* START *
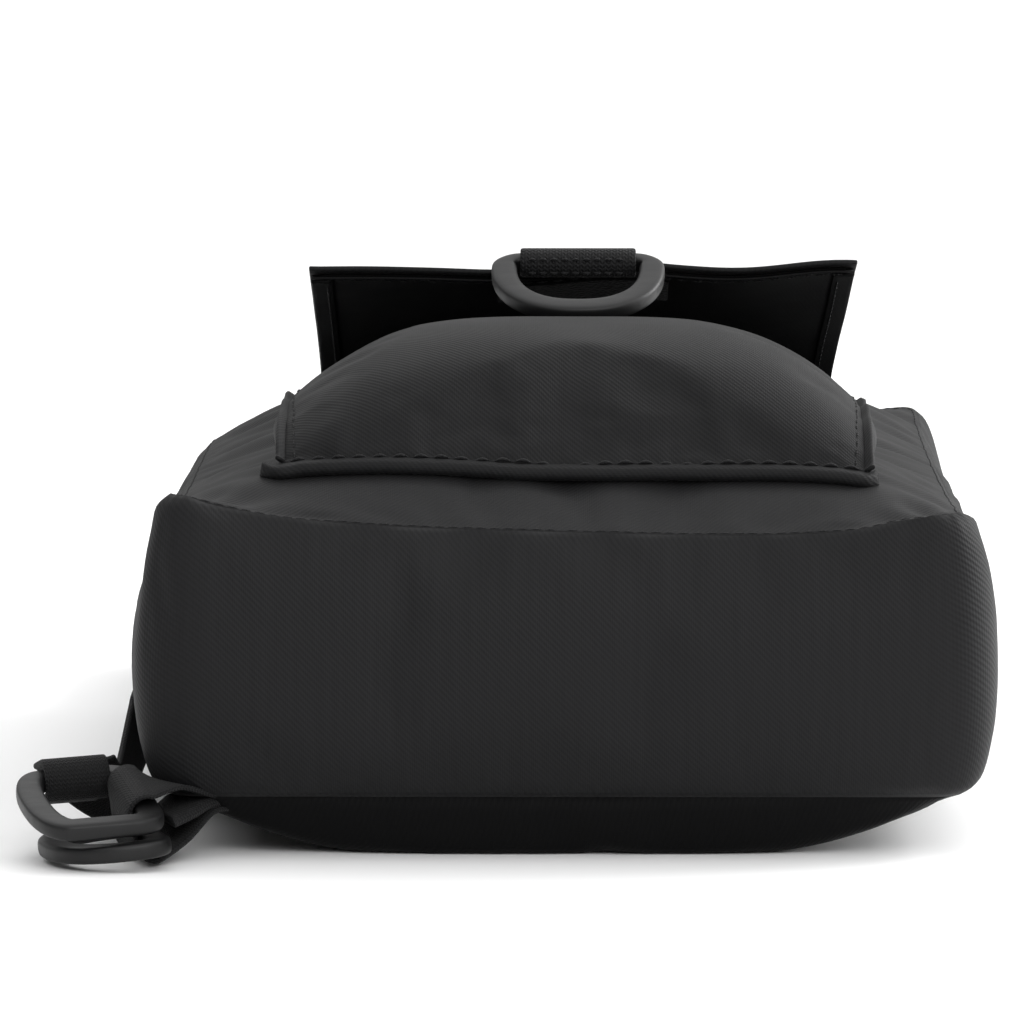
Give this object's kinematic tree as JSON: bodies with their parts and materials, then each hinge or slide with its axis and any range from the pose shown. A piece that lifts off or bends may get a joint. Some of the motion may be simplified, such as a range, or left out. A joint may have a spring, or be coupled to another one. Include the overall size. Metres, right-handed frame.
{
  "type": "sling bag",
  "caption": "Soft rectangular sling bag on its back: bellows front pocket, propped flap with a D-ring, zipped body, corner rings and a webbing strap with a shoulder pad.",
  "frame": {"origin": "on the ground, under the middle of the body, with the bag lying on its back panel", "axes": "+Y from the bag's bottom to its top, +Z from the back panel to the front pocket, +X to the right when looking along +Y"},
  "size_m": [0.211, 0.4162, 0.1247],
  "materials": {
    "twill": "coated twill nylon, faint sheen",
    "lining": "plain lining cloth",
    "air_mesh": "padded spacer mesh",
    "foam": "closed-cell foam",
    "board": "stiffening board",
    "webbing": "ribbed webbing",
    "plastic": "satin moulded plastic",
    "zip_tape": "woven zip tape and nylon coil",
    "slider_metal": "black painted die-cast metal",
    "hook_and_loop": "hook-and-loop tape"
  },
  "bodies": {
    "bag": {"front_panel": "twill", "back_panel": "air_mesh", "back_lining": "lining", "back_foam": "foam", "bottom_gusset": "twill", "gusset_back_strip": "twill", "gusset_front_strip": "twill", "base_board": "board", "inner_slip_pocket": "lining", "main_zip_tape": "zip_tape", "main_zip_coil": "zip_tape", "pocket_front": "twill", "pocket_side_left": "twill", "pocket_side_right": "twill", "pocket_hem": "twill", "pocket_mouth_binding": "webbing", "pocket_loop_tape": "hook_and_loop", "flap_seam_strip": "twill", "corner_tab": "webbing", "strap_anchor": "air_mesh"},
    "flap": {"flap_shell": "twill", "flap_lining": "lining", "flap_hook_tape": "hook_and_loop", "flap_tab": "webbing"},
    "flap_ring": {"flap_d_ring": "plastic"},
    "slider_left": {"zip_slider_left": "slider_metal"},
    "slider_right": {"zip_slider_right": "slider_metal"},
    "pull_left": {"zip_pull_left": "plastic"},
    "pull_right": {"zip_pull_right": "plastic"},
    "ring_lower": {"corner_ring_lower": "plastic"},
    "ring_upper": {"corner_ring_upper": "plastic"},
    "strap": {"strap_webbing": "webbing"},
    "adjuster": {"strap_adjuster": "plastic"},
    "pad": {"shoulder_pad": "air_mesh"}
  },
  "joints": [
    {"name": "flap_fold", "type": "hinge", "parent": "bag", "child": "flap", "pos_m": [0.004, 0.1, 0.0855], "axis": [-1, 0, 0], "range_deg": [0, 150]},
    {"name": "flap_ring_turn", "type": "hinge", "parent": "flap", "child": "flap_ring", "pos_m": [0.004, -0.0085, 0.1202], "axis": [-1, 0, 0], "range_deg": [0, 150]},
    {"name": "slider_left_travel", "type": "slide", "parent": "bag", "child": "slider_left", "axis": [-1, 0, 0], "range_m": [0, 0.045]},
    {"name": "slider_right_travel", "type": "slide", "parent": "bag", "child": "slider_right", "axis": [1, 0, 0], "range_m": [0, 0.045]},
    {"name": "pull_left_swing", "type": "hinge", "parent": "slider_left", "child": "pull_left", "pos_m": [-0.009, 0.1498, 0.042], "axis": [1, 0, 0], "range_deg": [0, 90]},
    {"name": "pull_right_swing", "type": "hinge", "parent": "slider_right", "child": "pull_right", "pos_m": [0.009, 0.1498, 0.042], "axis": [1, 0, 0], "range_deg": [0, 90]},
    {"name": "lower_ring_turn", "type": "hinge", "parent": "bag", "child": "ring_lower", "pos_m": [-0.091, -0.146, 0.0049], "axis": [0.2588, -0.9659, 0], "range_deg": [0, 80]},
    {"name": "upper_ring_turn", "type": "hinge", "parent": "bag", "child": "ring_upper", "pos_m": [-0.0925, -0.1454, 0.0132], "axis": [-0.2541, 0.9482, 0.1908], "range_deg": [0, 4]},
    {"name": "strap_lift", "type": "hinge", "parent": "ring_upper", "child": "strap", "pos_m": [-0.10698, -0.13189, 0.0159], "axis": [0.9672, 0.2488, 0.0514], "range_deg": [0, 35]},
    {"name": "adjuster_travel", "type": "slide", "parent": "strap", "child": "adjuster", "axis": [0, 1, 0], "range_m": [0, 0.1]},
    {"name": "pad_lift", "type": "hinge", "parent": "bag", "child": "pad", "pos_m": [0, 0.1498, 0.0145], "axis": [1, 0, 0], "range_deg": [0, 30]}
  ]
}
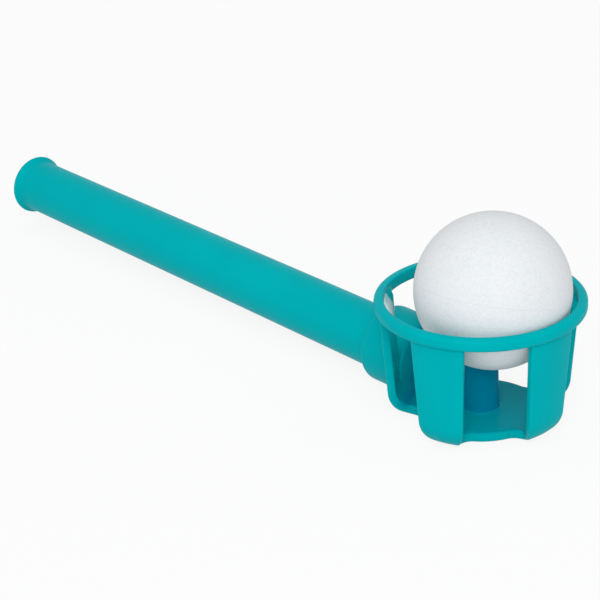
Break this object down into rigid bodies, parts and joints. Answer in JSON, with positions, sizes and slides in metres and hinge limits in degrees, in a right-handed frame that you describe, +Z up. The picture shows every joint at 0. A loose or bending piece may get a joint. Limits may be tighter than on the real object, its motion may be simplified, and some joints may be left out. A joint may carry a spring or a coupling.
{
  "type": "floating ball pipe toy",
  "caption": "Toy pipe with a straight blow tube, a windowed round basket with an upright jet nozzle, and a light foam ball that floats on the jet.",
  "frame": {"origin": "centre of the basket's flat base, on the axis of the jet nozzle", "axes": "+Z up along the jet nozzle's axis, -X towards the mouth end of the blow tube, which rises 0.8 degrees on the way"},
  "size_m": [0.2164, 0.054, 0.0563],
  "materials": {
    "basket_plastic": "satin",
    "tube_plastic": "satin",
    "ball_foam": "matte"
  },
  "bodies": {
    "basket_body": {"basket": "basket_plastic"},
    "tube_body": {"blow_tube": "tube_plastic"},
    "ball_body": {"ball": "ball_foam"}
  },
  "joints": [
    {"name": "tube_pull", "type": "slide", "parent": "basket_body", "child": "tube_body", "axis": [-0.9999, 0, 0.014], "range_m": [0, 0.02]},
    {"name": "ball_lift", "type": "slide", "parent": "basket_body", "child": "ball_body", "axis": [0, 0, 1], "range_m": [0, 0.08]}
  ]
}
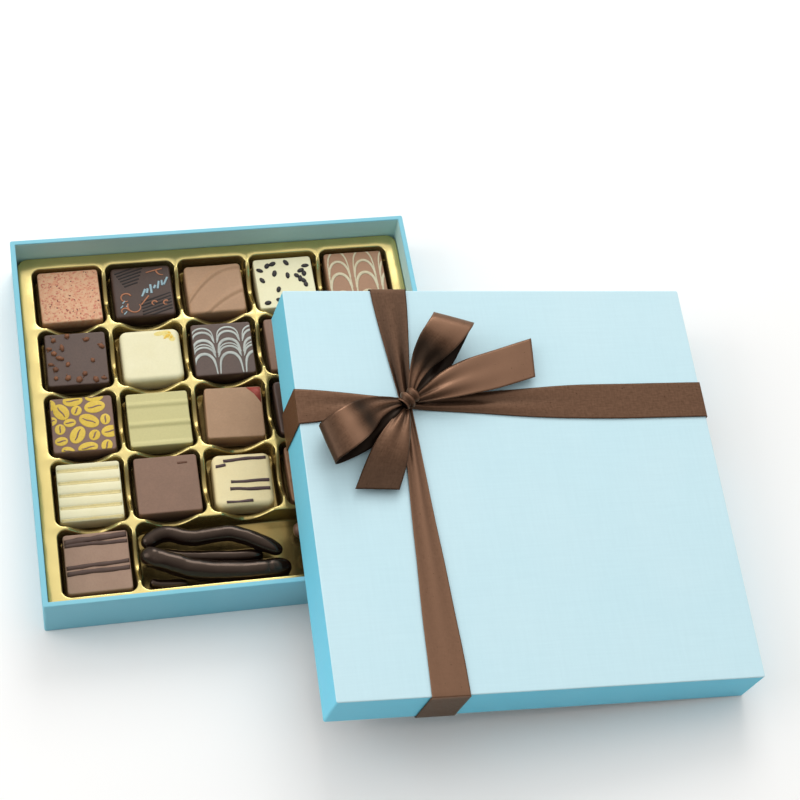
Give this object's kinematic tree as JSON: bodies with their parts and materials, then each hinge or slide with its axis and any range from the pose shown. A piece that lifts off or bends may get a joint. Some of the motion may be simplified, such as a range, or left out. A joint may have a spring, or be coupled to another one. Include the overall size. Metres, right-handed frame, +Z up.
* END *
_Problem description:_
Reproduce, exactly and with nothing added, the lines from the one that includes "Break this object" through the last line of the material.

_Task response:_
Break this object down into rigid bodies, parts and joints. Answer in JSON, with positions, sizes and slides in metres and hinge limits in degrees, in a right-handed frame that you describe, +Z up. The picture shows every joint at 0. A loose or bending piece may get a joint. Limits may be tighter than on the real object, its motion may be simplified, and some joints may be left out. A joint may carry a spring or a coupling.
{
  "type": "floating ball pipe toy",
  "caption": "Toy pipe with a straight blow tube, a windowed round basket with an upright jet nozzle, and a light foam ball that floats on the jet.",
  "frame": {"origin": "centre of the basket's flat base, on the axis of the jet nozzle", "axes": "+Z up along the jet nozzle's axis, -X towards the mouth end of the blow tube, which rises 0.8 degrees on the way"},
  "size_m": [0.2164, 0.054, 0.0563],
  "materials": {
    "basket_plastic": "satin",
    "tube_plastic": "satin",
    "ball_foam": "matte"
  },
  "bodies": {
    "basket_body": {"basket": "basket_plastic"},
    "tube_body": {"blow_tube": "tube_plastic"},
    "ball_body": {"ball": "ball_foam"}
  },
  "joints": [
    {"name": "tube_pull", "type": "slide", "parent": "basket_body", "child": "tube_body", "axis": [-0.9999, 0, 0.014], "range_m": [0, 0.02]},
    {"name": "ball_lift", "type": "slide", "parent": "basket_body", "child": "ball_body", "axis": [0, 0, 1], "range_m": [0, 0.08]}
  ]
}
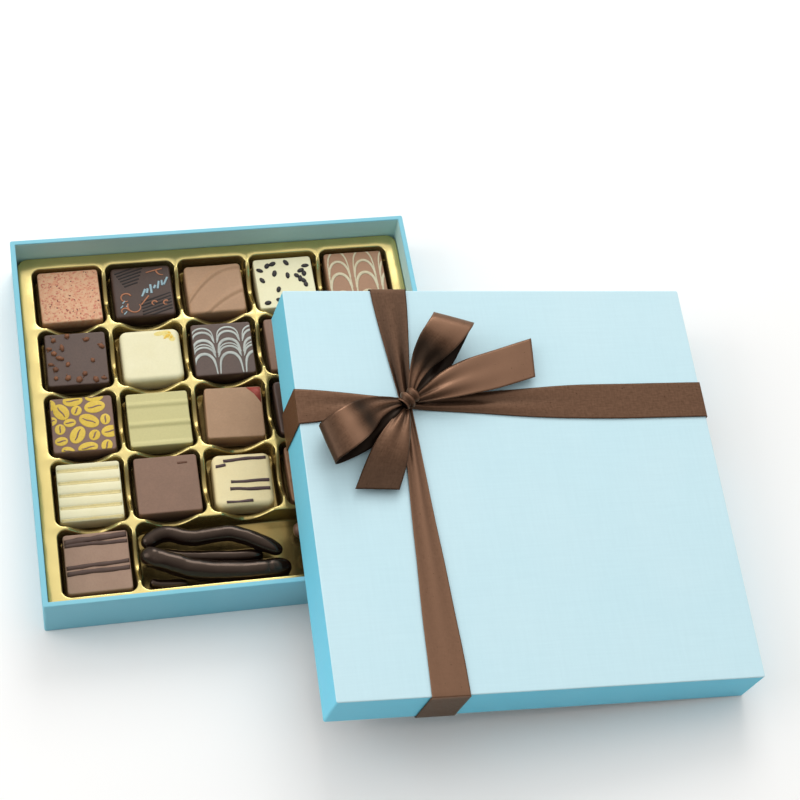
Give this object's kinematic tree as JSON: bodies with their parts and materials, then each hinge or slide with its axis and any range from the pose shown. A piece that lifts off or bends may get a joint. Some of the motion may be simplified, such as a range, or left out. A joint may have a spring, or be coupled to another one. Include the overall size. Metres, right-handed frame, +Z up.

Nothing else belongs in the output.